Exactly as written, print each record in the listing.
==========
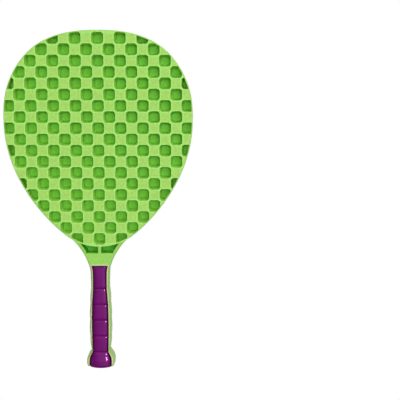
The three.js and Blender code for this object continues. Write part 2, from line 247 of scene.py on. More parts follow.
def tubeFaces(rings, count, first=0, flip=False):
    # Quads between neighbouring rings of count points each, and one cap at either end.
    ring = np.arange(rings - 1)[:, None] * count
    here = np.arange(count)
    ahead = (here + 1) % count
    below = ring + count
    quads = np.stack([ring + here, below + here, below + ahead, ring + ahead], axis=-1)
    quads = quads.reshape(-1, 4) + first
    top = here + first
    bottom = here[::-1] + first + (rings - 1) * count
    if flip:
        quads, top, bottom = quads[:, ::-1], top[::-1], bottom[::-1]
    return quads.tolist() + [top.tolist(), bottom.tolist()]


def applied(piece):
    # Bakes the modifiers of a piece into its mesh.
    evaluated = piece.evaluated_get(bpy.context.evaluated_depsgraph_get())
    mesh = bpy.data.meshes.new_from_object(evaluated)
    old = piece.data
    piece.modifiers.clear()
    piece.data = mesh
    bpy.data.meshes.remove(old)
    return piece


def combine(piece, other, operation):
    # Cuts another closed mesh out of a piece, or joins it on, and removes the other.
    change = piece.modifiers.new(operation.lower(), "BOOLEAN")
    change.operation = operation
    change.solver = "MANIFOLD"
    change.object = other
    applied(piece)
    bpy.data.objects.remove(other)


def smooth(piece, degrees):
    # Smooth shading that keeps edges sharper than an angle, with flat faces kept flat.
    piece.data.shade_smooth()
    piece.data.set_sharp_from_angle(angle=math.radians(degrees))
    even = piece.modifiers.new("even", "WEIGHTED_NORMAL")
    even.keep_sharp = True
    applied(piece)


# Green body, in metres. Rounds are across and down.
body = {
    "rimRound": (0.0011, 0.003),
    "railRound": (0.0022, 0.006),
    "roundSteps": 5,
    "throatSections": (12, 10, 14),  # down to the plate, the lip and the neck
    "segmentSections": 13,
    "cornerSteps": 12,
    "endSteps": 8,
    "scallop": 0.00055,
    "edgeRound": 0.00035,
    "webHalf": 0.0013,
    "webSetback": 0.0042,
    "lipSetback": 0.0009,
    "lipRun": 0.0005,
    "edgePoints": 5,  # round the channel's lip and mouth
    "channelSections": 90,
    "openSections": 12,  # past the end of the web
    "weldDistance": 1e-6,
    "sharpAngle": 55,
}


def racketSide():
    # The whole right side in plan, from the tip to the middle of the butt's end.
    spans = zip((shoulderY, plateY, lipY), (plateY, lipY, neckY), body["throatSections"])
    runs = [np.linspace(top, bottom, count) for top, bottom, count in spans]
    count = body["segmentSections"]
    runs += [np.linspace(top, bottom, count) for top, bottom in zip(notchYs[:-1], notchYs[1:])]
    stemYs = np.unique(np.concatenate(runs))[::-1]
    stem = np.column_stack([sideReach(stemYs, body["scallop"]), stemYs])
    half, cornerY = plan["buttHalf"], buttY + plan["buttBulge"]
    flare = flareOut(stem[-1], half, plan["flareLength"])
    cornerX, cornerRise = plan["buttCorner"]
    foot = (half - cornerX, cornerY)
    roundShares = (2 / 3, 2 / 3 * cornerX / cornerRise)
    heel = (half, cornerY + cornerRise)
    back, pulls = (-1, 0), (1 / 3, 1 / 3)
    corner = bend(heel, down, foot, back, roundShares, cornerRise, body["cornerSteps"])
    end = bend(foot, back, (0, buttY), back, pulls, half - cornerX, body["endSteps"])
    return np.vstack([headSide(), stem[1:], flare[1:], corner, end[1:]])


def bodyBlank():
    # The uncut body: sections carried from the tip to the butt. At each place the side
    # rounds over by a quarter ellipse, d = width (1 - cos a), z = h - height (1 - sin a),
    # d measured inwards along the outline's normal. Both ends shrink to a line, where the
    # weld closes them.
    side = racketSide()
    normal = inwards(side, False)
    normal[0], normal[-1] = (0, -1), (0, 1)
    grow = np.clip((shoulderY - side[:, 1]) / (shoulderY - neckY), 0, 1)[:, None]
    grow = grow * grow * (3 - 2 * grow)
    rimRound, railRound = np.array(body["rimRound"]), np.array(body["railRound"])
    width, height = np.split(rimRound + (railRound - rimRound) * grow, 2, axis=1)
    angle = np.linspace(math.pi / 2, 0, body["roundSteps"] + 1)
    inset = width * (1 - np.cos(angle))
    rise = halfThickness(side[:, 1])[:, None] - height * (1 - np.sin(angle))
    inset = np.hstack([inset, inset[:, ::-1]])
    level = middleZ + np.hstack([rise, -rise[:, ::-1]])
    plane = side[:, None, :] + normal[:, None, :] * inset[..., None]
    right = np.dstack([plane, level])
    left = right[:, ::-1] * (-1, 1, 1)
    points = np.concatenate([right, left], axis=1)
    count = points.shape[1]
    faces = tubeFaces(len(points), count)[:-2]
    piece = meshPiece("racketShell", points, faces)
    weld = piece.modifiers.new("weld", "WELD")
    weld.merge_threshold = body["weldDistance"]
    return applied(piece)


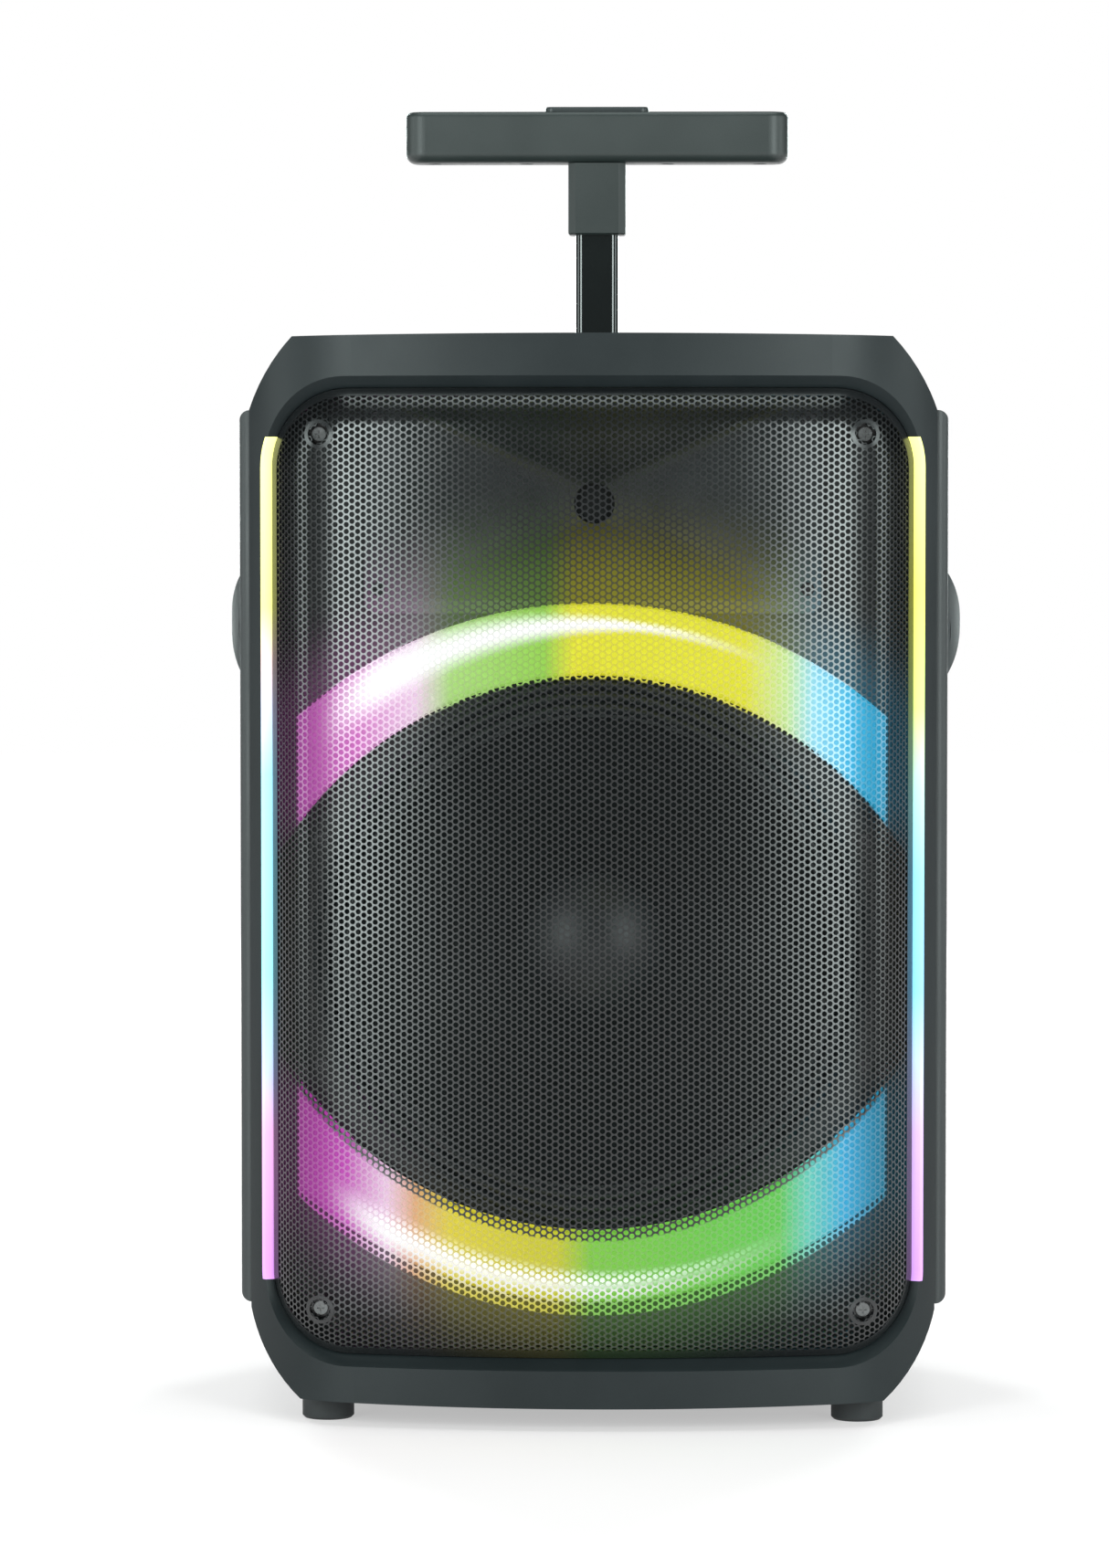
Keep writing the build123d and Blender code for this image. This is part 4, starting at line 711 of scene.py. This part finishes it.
==========
EXERCISE RESPONSE.
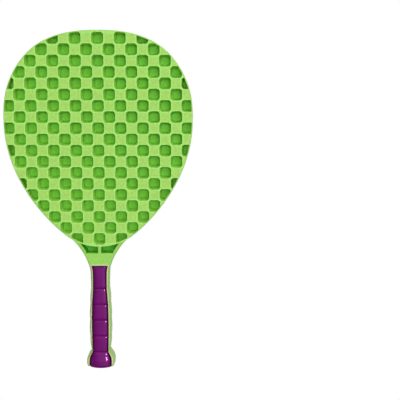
The three.js and Blender code for this object continues. Write part 2, from line 247 of scene.py on. More parts follow.
def tubeFaces(rings, count, first=0, flip=False):
    # Quads between neighbouring rings of count points each, and one cap at either end.
    ring = np.arange(rings - 1)[:, None] * count
    here = np.arange(count)
    ahead = (here + 1) % count
    below = ring + count
    quads = np.stack([ring + here, below + here, below + ahead, ring + ahead], axis=-1)
    quads = quads.reshape(-1, 4) + first
    top = here + first
    bottom = here[::-1] + first + (rings - 1) * count
    if flip:
        quads, top, bottom = quads[:, ::-1], top[::-1], bottom[::-1]
    return quads.tolist() + [top.tolist(), bottom.tolist()]


def applied(piece):
    # Bakes the modifiers of a piece into its mesh.
    evaluated = piece.evaluated_get(bpy.context.evaluated_depsgraph_get())
    mesh = bpy.data.meshes.new_from_object(evaluated)
    old = piece.data
    piece.modifiers.clear()
    piece.data = mesh
    bpy.data.meshes.remove(old)
    return piece


def combine(piece, other, operation):
    # Cuts another closed mesh out of a piece, or joins it on, and removes the other.
    change = piece.modifiers.new(operation.lower(), "BOOLEAN")
    change.operation = operation
    change.solver = "MANIFOLD"
    change.object = other
    applied(piece)
    bpy.data.objects.remove(other)


def smooth(piece, degrees):
    # Smooth shading that keeps edges sharper than an angle, with flat faces kept flat.
    piece.data.shade_smooth()
    piece.data.set_sharp_from_angle(angle=math.radians(degrees))
    even = piece.modifiers.new("even", "WEIGHTED_NORMAL")
    even.keep_sharp = True
    applied(piece)


# Green body, in metres. Rounds are across and down.
body = {
    "rimRound": (0.0011, 0.003),
    "railRound": (0.0022, 0.006),
    "roundSteps": 5,
    "throatSections": (12, 10, 14),  # down to the plate, the lip and the neck
    "segmentSections": 13,
    "cornerSteps": 12,
    "endSteps": 8,
    "scallop": 0.00055,
    "edgeRound": 0.00035,
    "webHalf": 0.0013,
    "webSetback": 0.0042,
    "lipSetback": 0.0009,
    "lipRun": 0.0005,
    "edgePoints": 5,  # round the channel's lip and mouth
    "channelSections": 90,
    "openSections": 12,  # past the end of the web
    "weldDistance": 1e-6,
    "sharpAngle": 55,
}


def racketSide():
    # The whole right side in plan, from the tip to the middle of the butt's end.
    spans = zip((shoulderY, plateY, lipY), (plateY, lipY, neckY), body["throatSections"])
    runs = [np.linspace(top, bottom, count) for top, bottom, count in spans]
    count = body["segmentSections"]
    runs += [np.linspace(top, bottom, count) for top, bottom in zip(notchYs[:-1], notchYs[1:])]
    stemYs = np.unique(np.concatenate(runs))[::-1]
    stem = np.column_stack([sideReach(stemYs, body["scallop"]), stemYs])
    half, cornerY = plan["buttHalf"], buttY + plan["buttBulge"]
    flare = flareOut(stem[-1], half, plan["flareLength"])
    cornerX, cornerRise = plan["buttCorner"]
    foot = (half - cornerX, cornerY)
    roundShares = (2 / 3, 2 / 3 * cornerX / cornerRise)
    heel = (half, cornerY + cornerRise)
    back, pulls = (-1, 0), (1 / 3, 1 / 3)
    corner = bend(heel, down, foot, back, roundShares, cornerRise, body["cornerSteps"])
    end = bend(foot, back, (0, buttY), back, pulls, half - cornerX, body["endSteps"])
    return np.vstack([headSide(), stem[1:], flare[1:], corner, end[1:]])


def bodyBlank():
    # The uncut body: sections carried from the tip to the butt. At each place the side
    # rounds over by a quarter ellipse, d = width (1 - cos a), z = h - height (1 - sin a),
    # d measured inwards along the outline's normal. Both ends shrink to a line, where the
    # weld closes them.
    side = racketSide()
    normal = inwards(side, False)
    normal[0], normal[-1] = (0, -1), (0, 1)
    grow = np.clip((shoulderY - side[:, 1]) / (shoulderY - neckY), 0, 1)[:, None]
    grow = grow * grow * (3 - 2 * grow)
    rimRound, railRound = np.array(body["rimRound"]), np.array(body["railRound"])
    width, height = np.split(rimRound + (railRound - rimRound) * grow, 2, axis=1)
    angle = np.linspace(math.pi / 2, 0, body["roundSteps"] + 1)
    inset = width * (1 - np.cos(angle))
    rise = halfThickness(side[:, 1])[:, None] - height * (1 - np.sin(angle))
    inset = np.hstack([inset, inset[:, ::-1]])
    level = middleZ + np.hstack([rise, -rise[:, ::-1]])
    plane = side[:, None, :] + normal[:, None, :] * inset[..., None]
    right = np.dstack([plane, level])
    left = right[:, ::-1] * (-1, 1, 1)
    points = np.concatenate([right, left], axis=1)
    count = points.shape[1]
    faces = tubeFaces(len(points), count)[:-2]
    piece = meshPiece("racketShell", points, faces)
    weld = piece.modifiers.new("weld", "WELD")
    weld.merge_threshold = body["weldDistance"]
    return applied(piece)


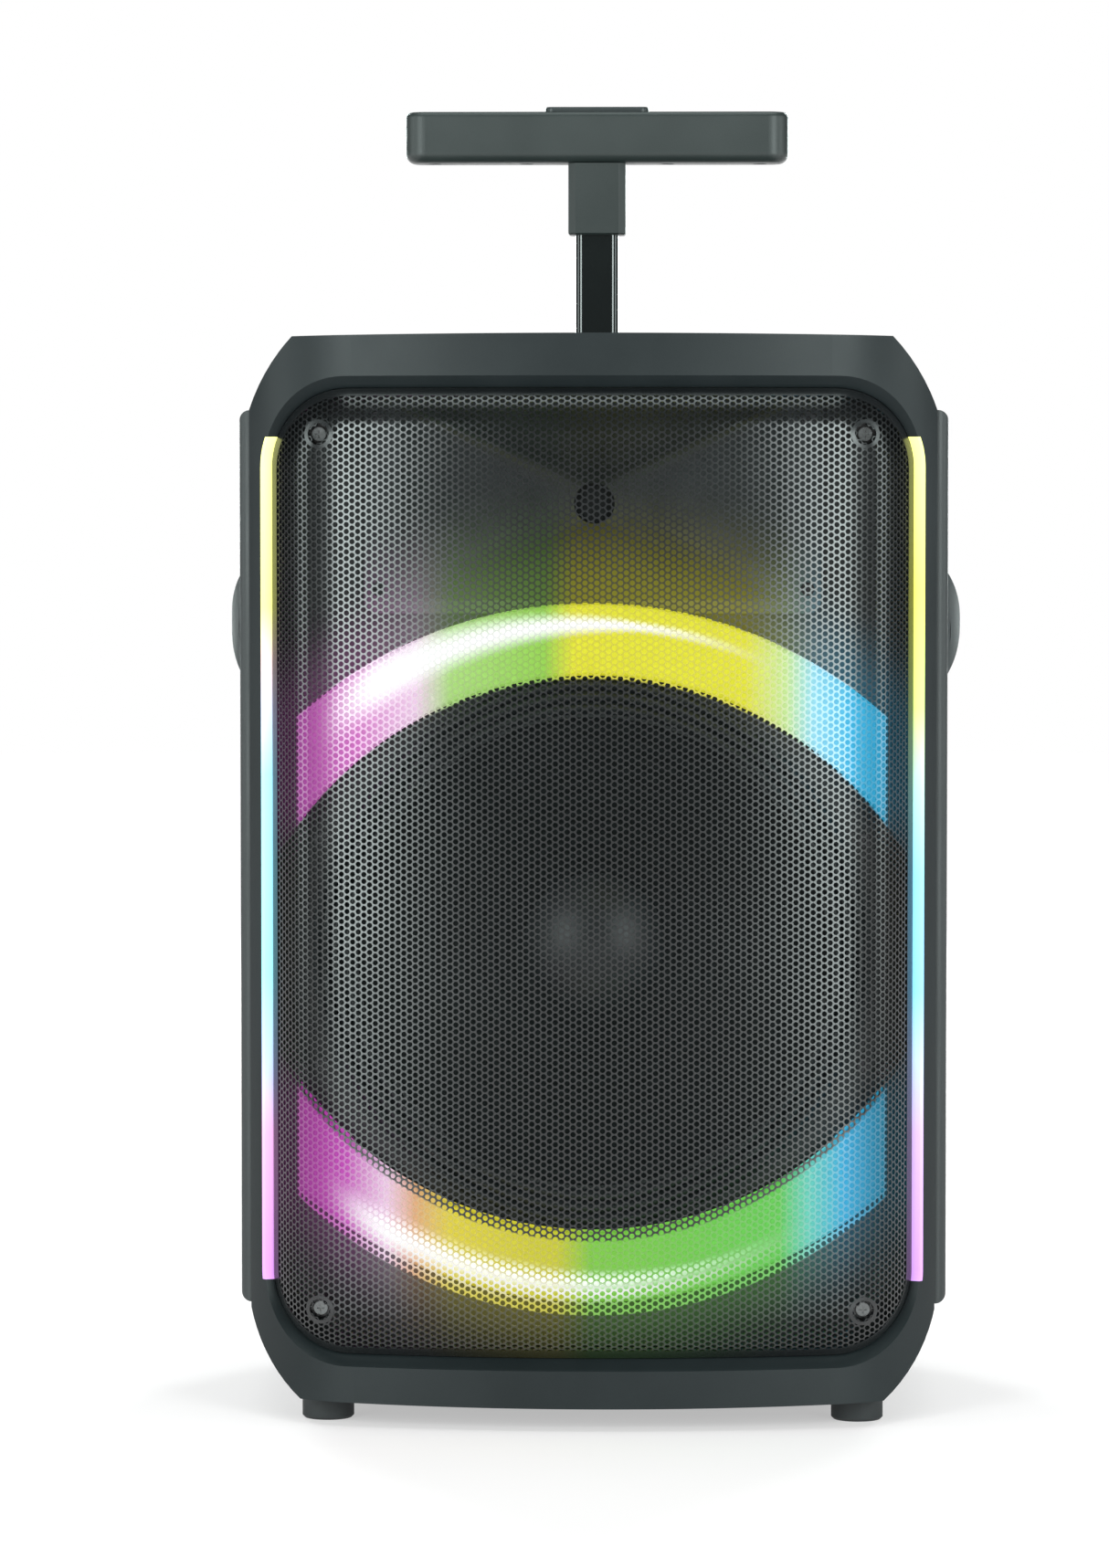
Keep writing the build123d and Blender code for this image. This is part 4, starting at line 711 of scene.py. This part finishes it.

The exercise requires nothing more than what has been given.